Shortly after basically being packed off the stage, down the stairs and to the nearby motor home, the door came flying open and one of the Kiss band joined us saying he wasn’t staying out in the torrent a minute longer.
Ah yes Fogerty who takes me back to Airway Heights, a town west of Spokane – On Highway 2 like Rob Quist would say even if it is in a neighboring state – and a place at I have deep history.
And yes that is for another “bowling” day.
I was told the Northern Quest venue just added bleachers to take capacity to 5,000 about 1,000 more than tickets sold for Fogerty.
The robust sound system was flawless as was the mix and the Casino provided handicap seating that was just back of the sold-out floor and I could argue might provide even a better experience than the floor.

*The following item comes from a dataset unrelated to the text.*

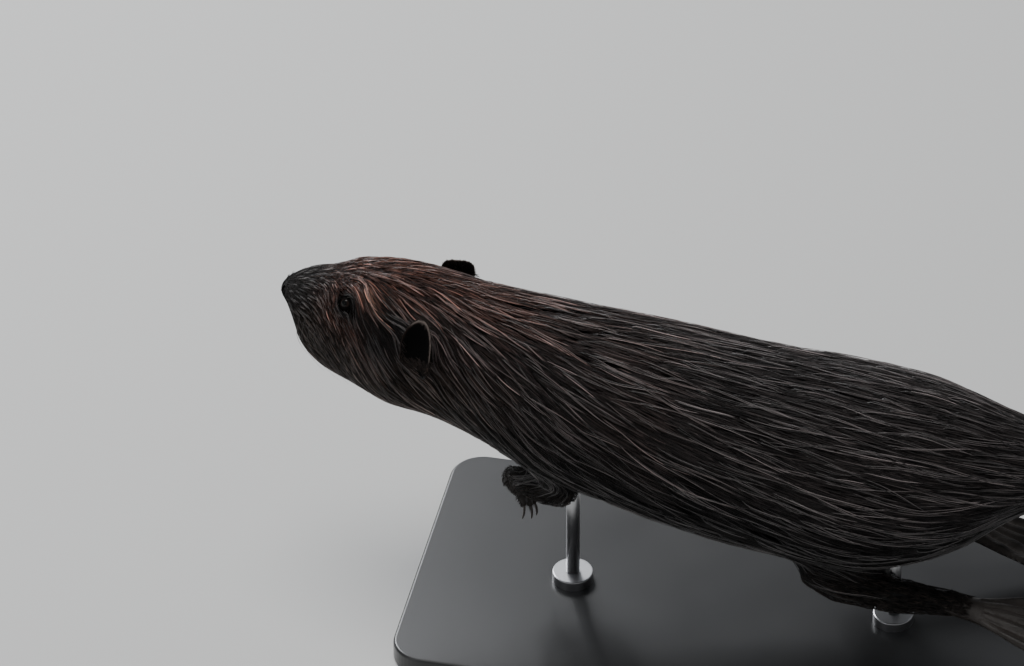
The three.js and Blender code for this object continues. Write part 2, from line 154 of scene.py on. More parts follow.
def settle(values, mesh, rounds, share=0.5, back=0.0):
    """Averages per-vertex values with their neighbours'. With back, each round is then undone by that
    much, which smooths a form without shrinking it. A share may be given for each vertex."""
    a, b = edge_ends(mesh)
    count = len(mesh.vertices)
    degree = np.maximum(np.bincount(a, minlength=count) + np.bincount(b, minlength=count), 1)
    values = np.array(values, float).reshape(count, -1)
    share = np.broadcast_to(np.asarray(share, float), (count,))[:, None]
    for _ in range(rounds):
        for step in (1.0, -back) if back else (1.0,):
            total = np.empty_like(values)
            for k in range(values.shape[1]):
                total[:, k] = np.bincount(a, values[b, k], count) + np.bincount(b, values[a, k], count)
            values += step * share * (total / degree[:, None] - values)
    return values


def stepped(value, low, high):
    """0 below low, 1 above high, and a soft step in between."""
    t = np.clip((value - low) / (high - low), 0, 1)
    return t * t * (3 - 2 * t)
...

Along with his brother Tom, Doug Clifford and Stu Cook, the 73-year-old Fogerty formed Credence Clearwater Revival with John Fogerty as the leads singer, lead guitar and main songwriter.
Talk about domination with songs like Green River and Down on the Bayou, the group had nine top-ten singles and eight gold albums by 1972 prompting inclusion in the Rock and Rock Hall of Fame in 1993.
In ’59 while in Junior High he formed his first b and a couple of years later again with his brother formed the Golliwogs which signed a record deal.
I was chastised while on stage with shooting his picture. MMW2 Fiddle Player Christian Johnson told me Fogerty once signed a record deal that prevented him from receiving royalties earlier in his career and recognizably was extremely testy about autographs and photos.
Joined at one time by his two sons, he played an approximate 27-song two hour set and I am here to tell you there were a lot of bald guys and an equal amount of receding white and grey hair.
Once a rocker always a rocker and Fogerty was and is, that’s for sure.
And an interesting drive over Thompson Pass added to the night’s ambience.
Alabama takes over the venue Aug., 15, followed by Lone Star not far down the road.